Capsule
One TypeScript interface to run agent code across Docker, Cloud Run, Vercel, and Neon, where every adapter declares exactly what it supports.
What it is
Capsule is a control plane for running agent code across cloud providers: sandboxes, jobs, services, edge functions, and database branches, behind one interface. It does not pretend every provider is the same; it makes their differences explicit.
The problem it solves
An agent platform, CI system, or preview controller that needs to run code across providers ends up writing custom glue for each one, and failing in confusing ways when a provider does not support an operation. Generic “universal cloud” abstractions hide those gaps until they break in production.
How it works
Capsule defines small contracts per runtime domain.

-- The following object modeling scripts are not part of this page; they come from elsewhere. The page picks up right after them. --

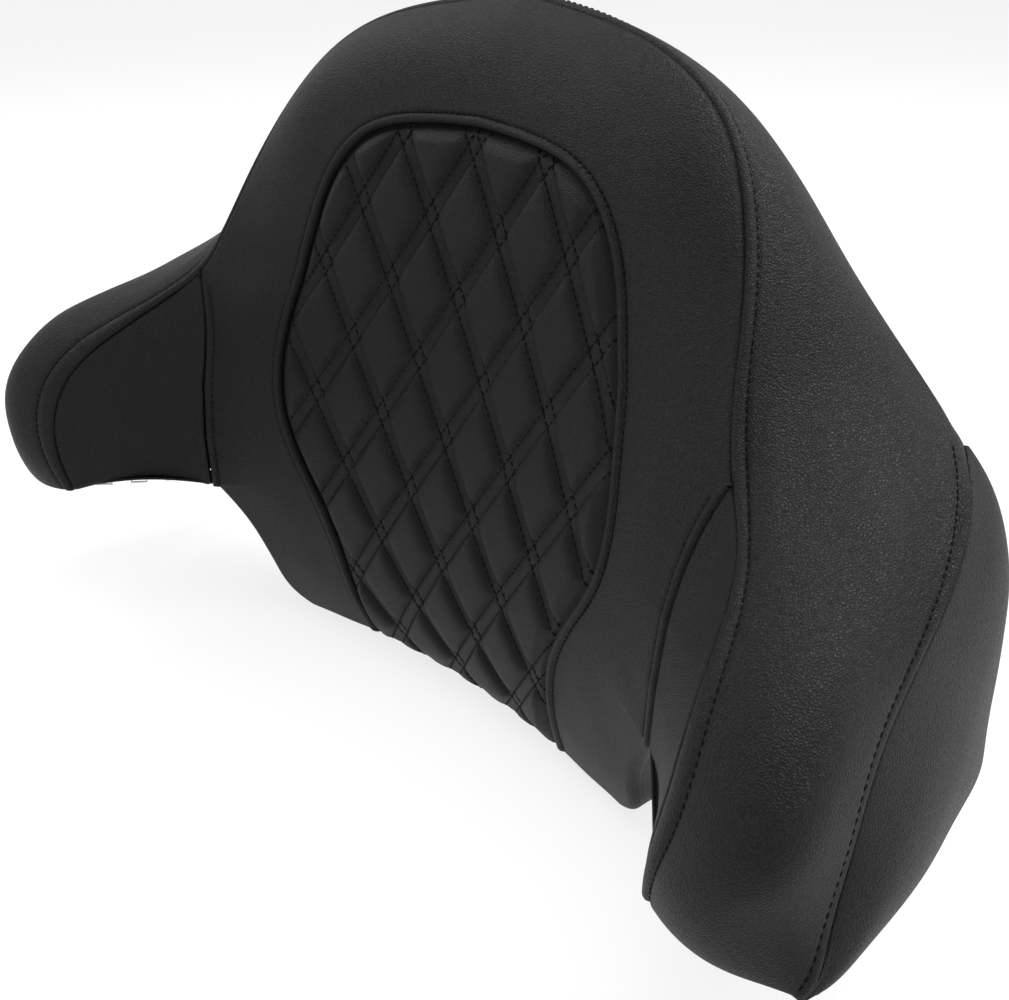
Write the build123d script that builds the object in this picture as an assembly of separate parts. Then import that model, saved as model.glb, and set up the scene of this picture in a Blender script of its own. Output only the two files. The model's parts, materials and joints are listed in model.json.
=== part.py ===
"""Wraparound passenger backrest for a touring motorcycle's luggage trunk.

Frame: millimetres, +Z up, +Y towards the trunk, -Y towards the passenger, X across.
The origin is the centre of the four threaded mounting holes, in the plane of their
bosses' rear faces. The object is symmetric about the plane X = 0.
"""

from build123d import *
import math
import os

# ---------------------------------------------------------------- driving dimensions
SKIN = 3.0                # sewn cover with its bonded scrim foam
REAR = -3.0               # rear face of the base board; bosses and bumpers reach Y = 0
BOARD_THICKNESS = 6.0
BOARD_INSET = 4.0         # the board's edge is this far inside the cover's outer face
RIB_WIDTH = 4.0
RIB_HEIGHT = 2.0          # ribs stand this far behind the board
UPRIGHT_RIB = (-150.0, 165.0)
LEVEL_RIBS = ((-130, 110), (120, 110))  # height of each short rib, and its reach to either side
BOLT_RIB_REACH = 175.0    # the ribs through the bolts are longer
HEM_THICKNESS = 1.5       # cover folded over the board's edge
HEM_WIDTH = 22.0
TRAY_THICKNESS = 3.5
TRAY_FRONT = -198.0       # the wing trays reach this far forward
TRAY_TOP_INNER = -86.0    # a tray's floor slopes like the wing's underside
TRAY_TOP_OUTER = -92.0
TRAY_OUTER = 330.0        # beyond the wing's outer side
TRAY_BELOW = -110.0       # below every wing
FLANGE_OUTER = 284.0
SHELF_FRONT = -66.0       # the board's shelf under the centre pad
CENTRE_BOTTOM = -188.0    # lower edge of the centre pad
WING_BOTTOM_INNER = -93.0  # underside of a wing where it meets the centre pad
WING_BOTTOM_OUTER = -99.0
WING_SPLIT = 192.0        # centre foam and wing foam meet at this X
QUILT_FOAM = 12.0         # soft foam sewn behind the quilted panel
SEAM_WIDTH = 3.0          # folded seam ridges
SEAM_PROUD = 1.5
EDGE_MARGIN = 5.0         # the face panels stop this far inside the edge seam

BOLT_SPACING_X = 180.0
BOLT_SPACING_Z = 110.0
BOLT_RADIUS = 3.2         # quarter-inch thread
INSERT_RADIUS = 4.6
INSERT_FLANGE_RADIUS = 9.0
INSERT_FLANGE_THICKNESS = 1.5
BOSS_RADIUS = 12.0
STRAP_WIDTH = 26.0
STRAP_THICKNESS = 2.0
BOLT_ROOM = 14.0          # clear depth for a bolt's tip, in the foam
RIVET_RADIUS = 2.4
RIVET_HEAD_RADIUS = 4.8
RIVET_Z = 84.0            # rivets above and below the bolts, on the strap's centre line
SCREW_RADIUS = 2.2
SCREW_Z = -64.0
SCREW_PLACES = (208, 240, 272)
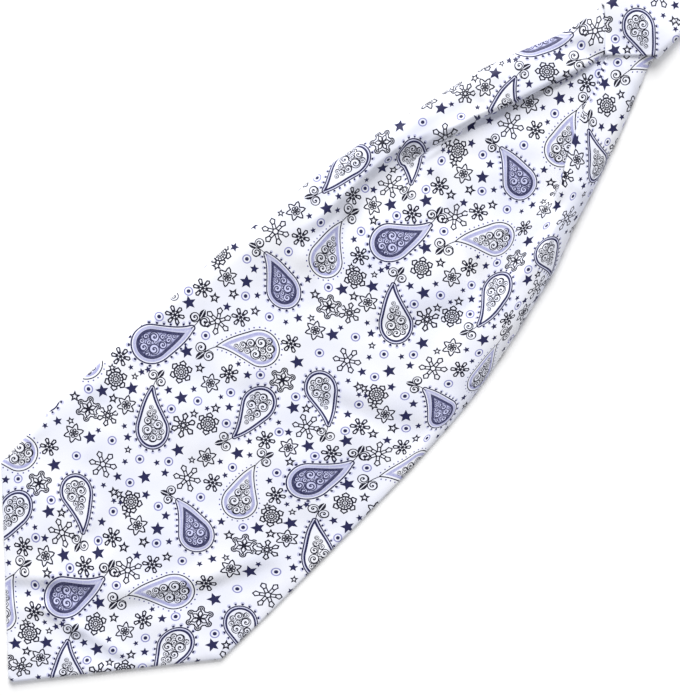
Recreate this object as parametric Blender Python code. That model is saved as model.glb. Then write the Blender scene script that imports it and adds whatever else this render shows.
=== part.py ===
"""Silk cravat laid out flat: two pointed blades, each pleated into an end of a straight neckband.

X runs along the cravat from the tip of blade 1 to the tip of blade 2, Y runs across it and Z is up.
The underside lies on Z = 0. A blade is worked out in sections, each at a distance "along" from its
tip. Every section carries the whole width of the cut cloth: what doesn't show is folded into the two
pleats or rolled under the edges. Each wall is a middle surface that Solidify gives its thickness.
"""

import math
from typing import NamedTuple

import bmesh
import bpy
import numpy as np

MM = 0.001

# The whole cravat.
TOTAL_LENGTH = 1216.0 * MM
WALL = 1.0 * MM
SEAM_GAP = 0.3 * MM

# A blade: how long it is up to the neckband, and half the width that it is cut to.
BLADE_LENGTH = 453.0 * MM
CUT_HALF_WIDTH = 77.5 * MM
CUT_HALF_WIDTH_AT_NECK = 65.0 * MM
CUT_TAPER_START = 300.0 * MM
TIP_TURNING = 3.3 * MM
FIRST_ROW = 3.0 * MM

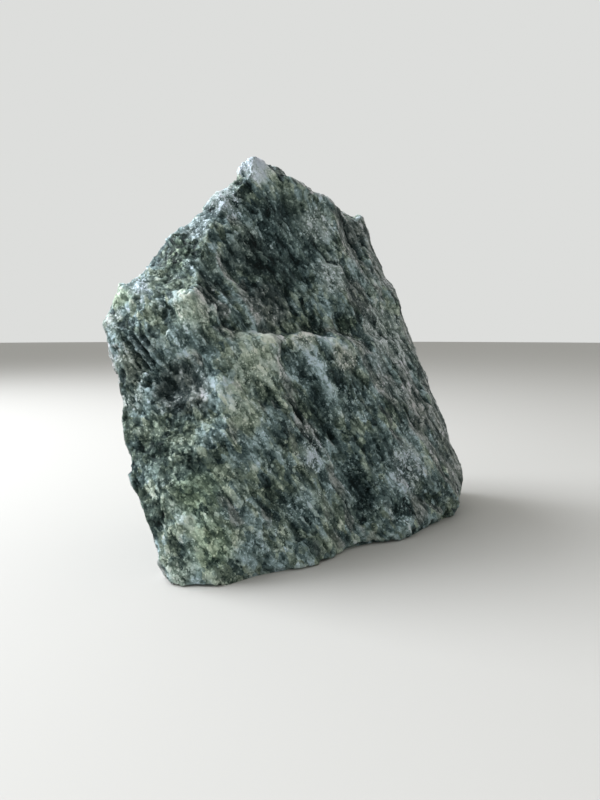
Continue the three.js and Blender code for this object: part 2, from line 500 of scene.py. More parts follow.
VEINS = (
    # a painted glint: a pale spot on the ledge's lip
    Vein(((-26, -42, 102), (-22, -45.5, 98), (-18.5, -49, 93.5)), 2.2, 0.60),
    Vein(((-21, -46, 94), (-13, -38, 95), (-5, -34, 96), (5, -31, 95)), 1.4, 0.20),
    Vein(((7, -29, 95), (12, -26, 92), (18, -23, 92)), 1.5, 0.26),
    Vein(((8, -30, 87), (16, -26, 81), (23, -20, 76)), 3.0, 0.12),
    Vein(((-17, -46, 89), (-14, -42, 84), (-9, -39, 76)), 1.6, 0.45),
    Vein(((-4, -35, 93), (1, -34, 86), (6, -33, 79), (11, -31, 68)), 1.5, 0.36),
    Vein(((-10, -37, 92), (-4, -36, 81), (3, -34, 68)), 3.0, -0.14),
    Vein(((5, -32, 90), (10, -30, 79), (17, -27, 67)), 2.4, -0.12),
    Vein(((-42, -62, 79), (-36, -62, 75), (-31, -60, 68)), 1.7, 0.38),
    Vein(((-27, -63, 43), (-22, -62, 46), (-20, -59, 51)), 1.4, 0.28),
    Vein(((-37, -67, 58), (-29, -65, 50)), 2.4, -0.16),
    Vein(((-10, -47, 65), (-5, -44, 59), (0, -41, 52)), 1.2, 0.24),
    Vein(((-6, -40, 68), (6, -34, 53), (19, -32, 39), (34, -29, 13)), 4.0, -0.14),
    Vein(((-6, -48, 49), (1, -44, 44), (7, -39, 38)), 2.4, 0.18),
    Vein(((22, -25, 62), (26, -23, 56)), 2.2, 0.40),
    Vein(((40, -18, 43), (48, -12, 34)), 2.6, 0.34),
    Vein(((33, -24, 35), (41, -21, 26), (48, -16, 19)), 2.6, 0.30),
    Vein(((42, -24, 11), (50, -19, 4)), 2.8, 0.44),
    Vein(((10, -2, 153), (15, -1, 142), (23, 4, 129), (37, 12, 108)), 1.8, 0.23),
    Vein(((14, -4, 134), (24, 2, 119), (34, 10, 111), (46, 10, 92)), 1.6, -0.10),
    Vein(((22, -5, 110), (40, 4, 90), (58, 14, 68)), 1.4, 0.18),
    Vein(((16, 6, 158), (20, 14, 150), (27, 17, 138)), 3.0, -0.24),
    Vein(((26, 12, 132), (34, 17, 118), (45, 18, 98)), 1.6, -0.16),
    Vein(((30, 6, 118), (42, 10, 98), (55, 14, 76)), 1.5, 0.22),
    Vein(((30, -8, 86), (44, -2, 66), (58, 3, 46)), 1.6, 0.16),
    Vein(
        ((-60, -54, 111), (-53, -59, 114), (-46, -59, 113), (-41, -55, 108), (-36, -51, 102)), 1.4, 0.20
    ),
    Vein(((-31, -28, 166), (-26, -26, 163)), 3.4, -0.46),
    Vein(((-44, -61, 75), (-44, -61, 70)), 2.2, 0.50),
    Vein(((-52, -58, 92), (-51, -58, 88)), 2.2, 0.40),
    Vein(((-48, -77, 29), (-46, -77, 25)), 2.2, 0.45),
    Vein(((-66, -70, 40), (-62, -72, 33)), 3.0, 0.30),
    Vein(((-25, -68, 28), (-22, -66, 24)), 3.0, 0.25),
)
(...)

Each adapter declares its support level for every capability (native, emulated, experimental, or unsupported), and an unsupported call throws a clear error instead of failing silently. Policy (env, secrets, timeouts, filesystem and network limits) is evaluated before execution, and each run emits a receipt: provider, adapter, support level, SHA-256 output hashes, timing, and resource IDs, written as JSONL or to SQLite.
Where it fits
Capsule is the execution substrate an agent platform calls to actually run something, and the receipt it gets back is the evidence other trust layers (OAPS, FIDES, Sardis) can reference. It complements provider SDKs rather than replacing them: use the SDK directly for one provider, use Capsule when you operate across several and need to prove what ran.
Status
Core types, contracts, policy, receipts, and the CLI are working. Docker and Neon adapters are complete with live tests; Vercel and Cloudflare edge adapters are implemented; Cloud Run, Kubernetes, Lambda, ECS, Azure, and Fly cover jobs and services. Cross provider preview composition is specified but not yet run end to end.